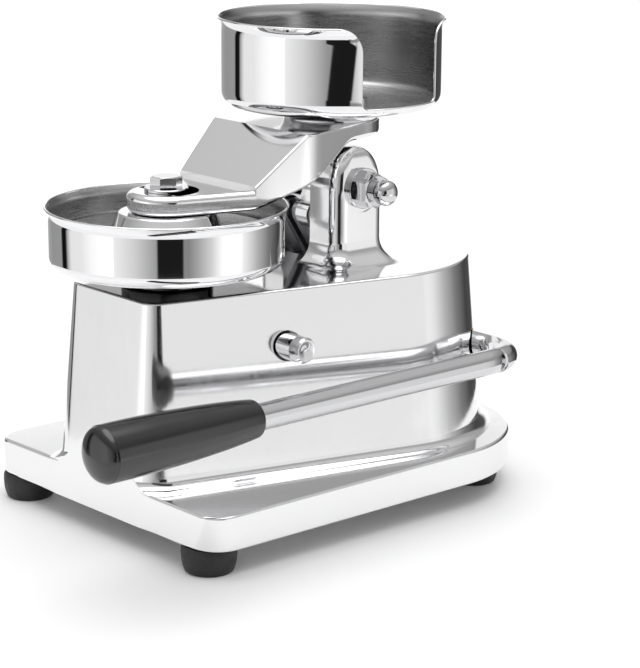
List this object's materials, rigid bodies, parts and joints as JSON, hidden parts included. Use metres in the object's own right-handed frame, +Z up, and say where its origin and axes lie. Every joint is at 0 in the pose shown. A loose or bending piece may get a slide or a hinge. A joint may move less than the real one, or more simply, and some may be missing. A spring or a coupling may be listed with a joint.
{
  "type": "patty press",
  "caption": "Hand lever patty press with a hollow cast base, a round forming bowl with a lifting plate, a hinged press arm and a bowl for paper discs.",
  "frame": {"origin": "centre of the outer box on the table, under the feet", "axes": "+Z up; -X towards the user, the grip end; -Y the side the lever is on"},
  "size_m": [0.352, 0.2234, 0.282],
  "materials": {
    "cast_aluminium": "polished",
    "polished_steel": "mirror polished stainless sheet",
    "plated_steel": "bright plated",
    "machined_steel": "machined",
    "bush_bronze": "turned bronze",
    "foot_rubber": "matt black",
    "grip_plastic": "glossy black"
  },
  "bodies": {
    "base": {"base_casting": "cast_aluminium", "rubber_feet": "foot_rubber", "foot_screws": "plated_steel", "lower_bowl": "polished_steel", "bowl_neck": "cast_aluminium", "bowl_screws": "plated_steel", "guide_bush": "bush_bronze", "axle": "plated_steel", "axle_washers": "plated_steel", "acorn_nuts": "plated_steel", "side_pin": "plated_steel", "shaft_bushes": "bush_bronze"},
    "press_arm": {"arm_casting": "cast_aluminium", "presser_plate": "polished_steel", "presser_hub": "cast_aluminium", "presser_bolt": "plated_steel", "presser_washer": "plated_steel", "holder_neck": "cast_aluminium", "paper_holder": "polished_steel", "holder_screws": "plated_steel"},
    "lever": {"lever_rod": "plated_steel", "lever_grip": "grip_plastic", "shaft_collars": "machined_steel", "lift_crank": "machined_steel", "ejector_crank": "machined_steel", "grub_screws": "machined_steel"},
    "arm_link": {"arm_links": "machined_steel", "link_pins": "plated_steel", "link_clips": "machined_steel"},
    "rocker": {"rocker": "machined_steel", "roller": "machined_steel", "roller_pin": "plated_steel"},
    "drag_link": {"drag_link": "machined_steel", "drag_pins": "plated_steel"},
    "ejector": {"ejector_plate": "polished_steel", "ejector_rod": "plated_steel", "ejector_screw": "plated_steel"}
  },
  "joints": [
    {"name": "arm_hinge", "type": "hinge", "parent": "base", "child": "press_arm", "pos_m": [0.071, 0.00775, 0.185], "axis": [0, 1, 0], "range_deg": [0, 52]},
    {"name": "lever_hinge", "type": "hinge", "parent": "base", "child": "lever", "pos_m": [0.135, 0.00775, 0.087], "axis": [0, 1, 0], "range_deg": [0, 52]},
    {"name": "arm_link_pivot", "type": "hinge", "parent": "lever", "child": "arm_link", "pos_m": [0.12646, 0.00775, 0.06782], "axis": [0, 1, 0], "range_deg": [-52, 0]},
    {"name": "drag_link_pivot", "type": "hinge", "parent": "lever", "child": "drag_link", "pos_m": [0.14166, 0.02975, 0.06603], "axis": [0, 1, 0], "range_deg": [-52, 0]},
    {"name": "rocker_hinge", "type": "hinge", "parent": "base", "child": "rocker", "pos_m": [-0.0075, 0.00775, 0.108], "axis": [0, 1, 0], "range_deg": [0, 52]},
    {"name": "ejector_slide", "type": "slide", "parent": "base", "child": "ejector", "axis": [0, 0, 1], "range_m": [0, 0.03507]}
  ],
  "couplings": [
    {"joint": "lever_hinge", "follows": "arm_hinge", "ratio": 1},
    {"joint": "arm_link_pivot", "follows": "arm_hinge", "ratio": -1},
    {"joint": "drag_link_pivot", "follows": "arm_hinge", "ratio": -1},
    {"joint": "rocker_hinge", "follows": "arm_hinge", "ratio": 1},
    {"joint": "ejector_slide", "follows": "arm_hinge", "m_per_rad": 0.038639}
  ]
}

--------------------------------------------------

_Task directions_
Quote every line of the data, word for word.

_Correct answer_
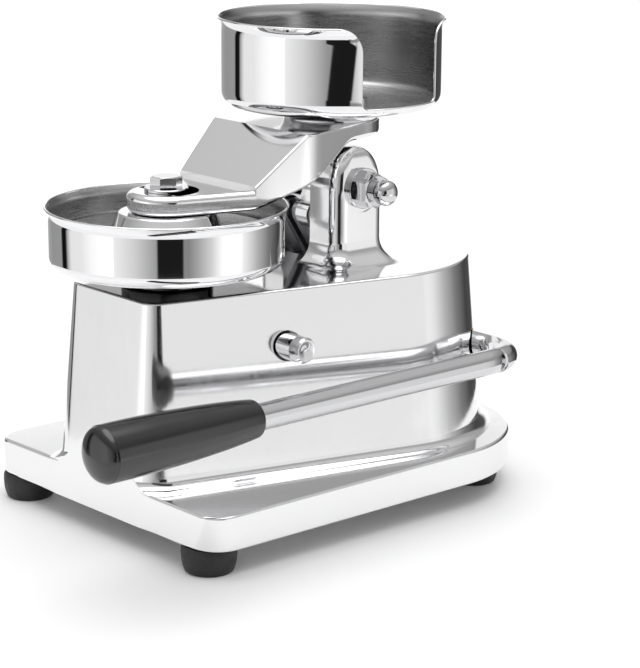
List this object's materials, rigid bodies, parts and joints as JSON, hidden parts included. Use metres in the object's own right-handed frame, +Z up, and say where its origin and axes lie. Every joint is at 0 in the pose shown. A loose or bending piece may get a slide or a hinge. A joint may move less than the real one, or more simply, and some may be missing. A spring or a coupling may be listed with a joint.
{
  "type": "patty press",
  "caption": "Hand lever patty press with a hollow cast base, a round forming bowl with a lifting plate, a hinged press arm and a bowl for paper discs.",
  "frame": {"origin": "centre of the outer box on the table, under the feet", "axes": "+Z up; -X towards the user, the grip end; -Y the side the lever is on"},
  "size_m": [0.352, 0.2234, 0.282],
  "materials": {
    "cast_aluminium": "polished",
    "polished_steel": "mirror polished stainless sheet",
    "plated_steel": "bright plated",
    "machined_steel": "machined",
    "bush_bronze": "turned bronze",
    "foot_rubber": "matt black",
    "grip_plastic": "glossy black"
  },
  "bodies": {
    "base": {"base_casting": "cast_aluminium", "rubber_feet": "foot_rubber", "foot_screws": "plated_steel", "lower_bowl": "polished_steel", "bowl_neck": "cast_aluminium", "bowl_screws": "plated_steel", "guide_bush": "bush_bronze", "axle": "plated_steel", "axle_washers": "plated_steel", "acorn_nuts": "plated_steel", "side_pin": "plated_steel", "shaft_bushes": "bush_bronze"},
    "press_arm": {"arm_casting": "cast_aluminium", "presser_plate": "polished_steel", "presser_hub": "cast_aluminium", "presser_bolt": "plated_steel", "presser_washer": "plated_steel", "holder_neck": "cast_aluminium", "paper_holder": "polished_steel", "holder_screws": "plated_steel"},
    "lever": {"lever_rod": "plated_steel", "lever_grip": "grip_plastic", "shaft_collars": "machined_steel", "lift_crank": "machined_steel", "ejector_crank": "machined_steel", "grub_screws": "machined_steel"},
    "arm_link": {"arm_links": "machined_steel", "link_pins": "plated_steel", "link_clips": "machined_steel"},
    "rocker": {"rocker": "machined_steel", "roller": "machined_steel", "roller_pin": "plated_steel"},
    "drag_link": {"drag_link": "machined_steel", "drag_pins": "plated_steel"},
    "ejector": {"ejector_plate": "polished_steel", "ejector_rod": "plated_steel", "ejector_screw": "plated_steel"}
  },
  "joints": [
    {"name": "arm_hinge", "type": "hinge", "parent": "base", "child": "press_arm", "pos_m": [0.071, 0.00775, 0.185], "axis": [0, 1, 0], "range_deg": [0, 52]},
    {"name": "lever_hinge", "type": "hinge", "parent": "base", "child": "lever", "pos_m": [0.135, 0.00775, 0.087], "axis": [0, 1, 0], "range_deg": [0, 52]},
    {"name": "arm_link_pivot", "type": "hinge", "parent": "lever", "child": "arm_link", "pos_m": [0.12646, 0.00775, 0.06782], "axis": [0, 1, 0], "range_deg": [-52, 0]},
    {"name": "drag_link_pivot", "type": "hinge", "parent": "lever", "child": "drag_link", "pos_m": [0.14166, 0.02975, 0.06603], "axis": [0, 1, 0], "range_deg": [-52, 0]},
    {"name": "rocker_hinge", "type": "hinge", "parent": "base", "child": "rocker", "pos_m": [-0.0075, 0.00775, 0.108], "axis": [0, 1, 0], "range_deg": [0, 52]},
    {"name": "ejector_slide", "type": "slide", "parent": "base", "child": "ejector", "axis": [0, 0, 1], "range_m": [0, 0.03507]}
  ],
  "couplings": [
    {"joint": "lever_hinge", "follows": "arm_hinge", "ratio": 1},
    {"joint": "arm_link_pivot", "follows": "arm_hinge", "ratio": -1},
    {"joint": "drag_link_pivot", "follows": "arm_hinge", "ratio": -1},
    {"joint": "rocker_hinge", "follows": "arm_hinge", "ratio": 1},
    {"joint": "ejector_slide", "follows": "arm_hinge", "m_per_rad": 0.038639}
  ]
}